In other words you have a chance of 1 in 13,983,816 to win the big prize.

The combination [10, 8, 5, 3, 48, 7] has never occurred. This doesn't mean it's more likely to occur now.        
In other words you have a chance of 1 in 13,983,816 to win the big prize.



## Multiple Tickets

Lottery addicts usually play more than one ticket on a single drawing, thinking that this might increase their chances of winning significantly. Our purpose is to help them better estimate their chances of winning.

In [12]:
def multi_ticket_probability(number_of_tickets):
    probability = number_of_tickets/combinations(49,6)
    return print(f"  Your chances to win the big price with {number_of_tickets} ticket are {probability*100:.5f}%\n\
------------------------------------------------------------------------")
test = [1,10,100,10000,1000000,6991908,13983816]
for i in test:
    multi_ticket_probability(i)

  Your chances to win the big price with 1 ticket are 0.00001%
------------------------------------------------------------------------
  Your chances to win the big price with 10 ticket are 0.00007%
------------------------------------------------------------------------
  Your chances to win the big price with 100 ticket are 0.00072%
------------------------------------------------------------------------
  Your chances to win the big price with 10000 ticket are 0.07151%
------------------------------------------------------------------------
  Your chances to win the big price with 1000000 ticket are 7.15112%
------------------------------------------------------------------------
  Your chances to win the big price with 6991908 ticket are 50.00000%
------------------------------------------------------------------------
  Your chances to win the big price with 13983816 ticket are 100.00000%
------------------------------------------------------------------------


In most 6/49 lotteries there are smaller prizes if a player's ticket match two, three, four or five of the six numbers drawn.
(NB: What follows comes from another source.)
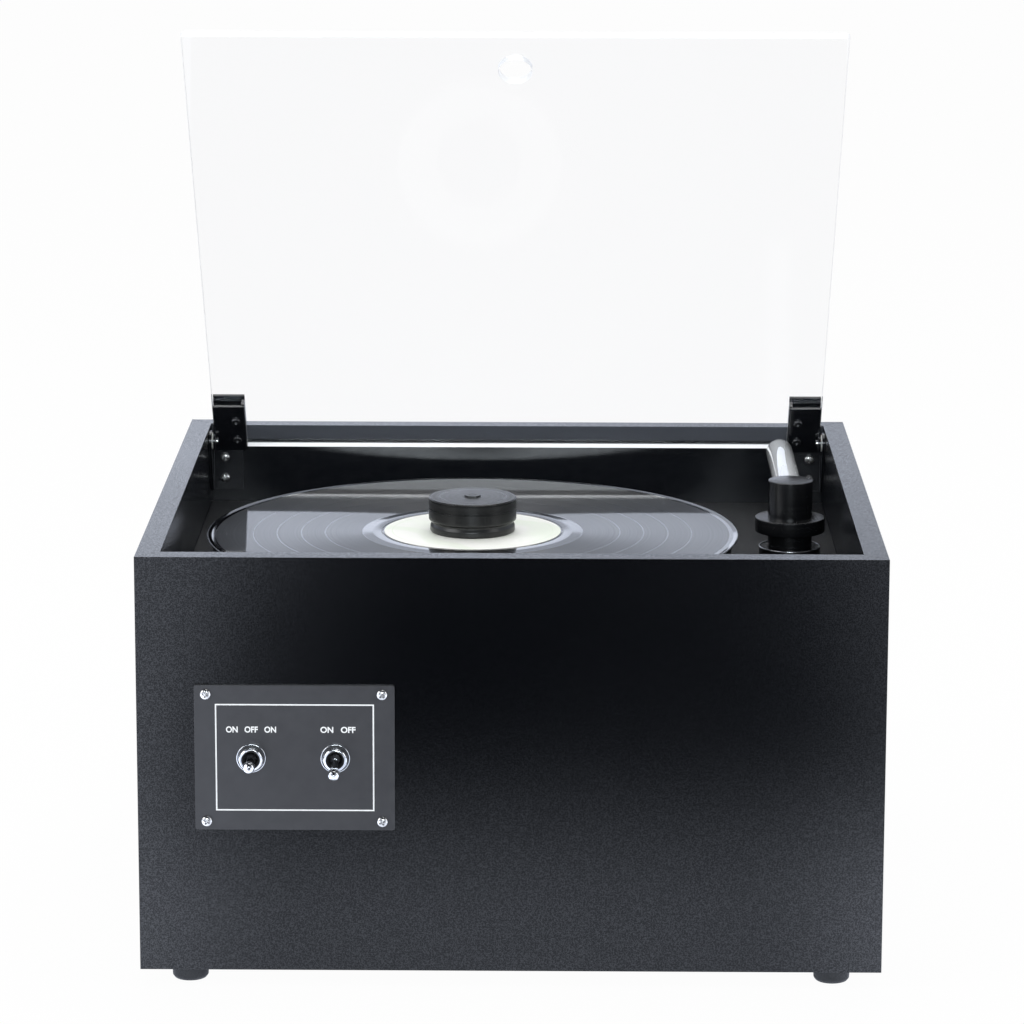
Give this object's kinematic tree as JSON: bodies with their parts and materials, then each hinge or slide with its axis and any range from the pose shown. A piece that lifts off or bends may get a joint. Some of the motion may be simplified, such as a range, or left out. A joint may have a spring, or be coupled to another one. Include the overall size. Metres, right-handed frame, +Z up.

As a consecuence, the user might be interested in knowing the probability of having two, three, four or five winning numbers.
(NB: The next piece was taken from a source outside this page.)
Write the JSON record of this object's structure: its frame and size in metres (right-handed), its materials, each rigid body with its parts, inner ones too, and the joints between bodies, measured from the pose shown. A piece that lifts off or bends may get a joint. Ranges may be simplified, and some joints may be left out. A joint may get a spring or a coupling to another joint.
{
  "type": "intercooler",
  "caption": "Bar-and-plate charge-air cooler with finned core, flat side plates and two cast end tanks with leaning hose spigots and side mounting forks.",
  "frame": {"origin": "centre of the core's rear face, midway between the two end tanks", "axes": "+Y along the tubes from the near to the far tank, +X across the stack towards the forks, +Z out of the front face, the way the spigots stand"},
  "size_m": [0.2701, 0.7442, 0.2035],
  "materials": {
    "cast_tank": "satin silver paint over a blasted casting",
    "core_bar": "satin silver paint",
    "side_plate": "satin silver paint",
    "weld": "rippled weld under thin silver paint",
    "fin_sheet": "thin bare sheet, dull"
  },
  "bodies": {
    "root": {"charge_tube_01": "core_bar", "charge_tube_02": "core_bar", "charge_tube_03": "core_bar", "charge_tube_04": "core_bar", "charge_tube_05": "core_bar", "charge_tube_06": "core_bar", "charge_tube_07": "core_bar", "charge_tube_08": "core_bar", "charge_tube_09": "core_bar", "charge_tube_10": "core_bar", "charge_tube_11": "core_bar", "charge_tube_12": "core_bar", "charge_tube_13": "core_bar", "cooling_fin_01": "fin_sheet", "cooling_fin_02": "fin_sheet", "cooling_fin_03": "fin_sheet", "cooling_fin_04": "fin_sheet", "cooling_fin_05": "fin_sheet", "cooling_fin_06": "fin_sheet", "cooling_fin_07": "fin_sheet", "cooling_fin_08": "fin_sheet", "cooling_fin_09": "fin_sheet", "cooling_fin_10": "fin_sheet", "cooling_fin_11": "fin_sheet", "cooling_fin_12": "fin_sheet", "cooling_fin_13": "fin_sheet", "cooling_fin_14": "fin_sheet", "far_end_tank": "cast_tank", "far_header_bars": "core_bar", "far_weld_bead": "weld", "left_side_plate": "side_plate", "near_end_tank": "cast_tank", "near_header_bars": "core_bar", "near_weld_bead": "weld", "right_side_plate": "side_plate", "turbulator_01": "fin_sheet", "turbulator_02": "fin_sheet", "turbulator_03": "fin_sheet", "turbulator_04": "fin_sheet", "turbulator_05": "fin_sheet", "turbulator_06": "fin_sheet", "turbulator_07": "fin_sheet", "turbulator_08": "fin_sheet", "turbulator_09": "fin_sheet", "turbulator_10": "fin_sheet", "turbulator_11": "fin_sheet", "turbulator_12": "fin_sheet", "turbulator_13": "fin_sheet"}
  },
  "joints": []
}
Write a function named probability_less_6() which takes in an integer between 2 and 5 and prints information about the chances of winning depending on the value of that integer.

In [13]:
def probability_less_6(n_numbers):
    combination_ticket = combinations(6,n_numbers)
    probability = (combination_ticket*combinations(43,6-n_numbers))/combinations(49,6)
    return print(f"Your chances of have {n_numbers} winner numbers with this ticket are {probability*100:.3f} %.")
for i in range(2,6):
    probability_less_6(i)

Your chances of have 2 winner numbers with this ticket are 13.238 %.
Your chances of have 3 winner numbers with this ticket are 1.765 %.
Your chances of have 4 winner numbers with this ticket are 0.097 %.
Your chances of have 5 winner numbers with this ticket are 0.002 %.


Now let's create a function which calculates the probability of having at least two, three, four or five winning numbers

In [14]:
def probability_at_least(n_numbers):
    result = 0
    for i in range(n_numbers,6): 
        result+=combinations(6,n_numbers)*combinations(43,6-n_numbers)/combinations(49,6)
    return print(f"The probability of having at least {n_numbers} winners numbers are than {100*result:.3f}%.")
for i in [2,3,4,5]:
    probability_at_least(i)

The probability of having at least 2 winners numbers are than 52.951%.
The probability of having at least 3 winners numbers are than 5.295%.
The probability of having at least 4 winners numbers are than 0.194%.
The probability of having at least 5 winners numbers are than 0.002%.